Of course, whatever works for this horse!


----------



## ridergirl23 (Sep 17, 2009)

I agree with everyone here! They have good excercises. 
Just keep your seat in the saddle when he pulls and don't panic, that only makes things worse. And good luck!!!! 
_Posted via Mobile Device_


----------



## draftrider (Mar 31, 2010)

Try riding first in a controlled area. I would not take a horse like this out into a big paddock or pasture. I have a 60 foot round pen and thats where I'd put her. I would let her run and run until she was tired, then start working her. The nice thing with a round pen is there are no corners and therefore nothing to stop her brain or feet. I'd just ride her out in a rope halter and keep making her go until YOU are ready to stop.


----------



## Northern (Mar 26, 2010)

I'd rather see a straight side of a fence in there--an rp could really stress legs & feet due to lateral weight on them for too long a time.

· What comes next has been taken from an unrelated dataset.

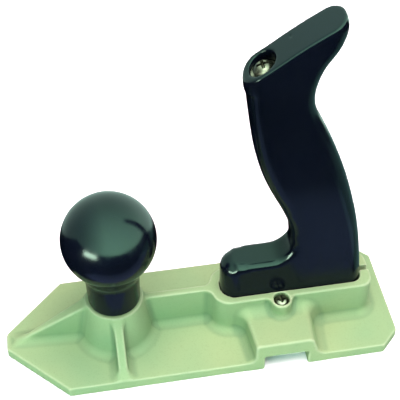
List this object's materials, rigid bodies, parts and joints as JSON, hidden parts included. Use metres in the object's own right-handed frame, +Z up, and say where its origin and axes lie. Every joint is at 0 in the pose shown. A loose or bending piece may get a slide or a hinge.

Plus, you want a straight side for stopping & roll-backs, & the stabilizing effect that a straight side gives, for the horse's bearings.


----------



## PonyMad (Aug 26, 2010)

Thank you for all your points!! 
I agree, she does need to start the pony off from the basic's! Im going to suggest to her to just stick her with a snaffel for now and see if she actually needs the dutch gag. 
And btw, A dutch gag is *the* most strongest bit you can get. Well, in england anyway. 
I think I will lunge the pony first (dont know what they call it in america, lope?) and really knacker it out. She said that Riley rears and bucks and stuff on the lunge but thats alright, that will knacker it out fast!!


----------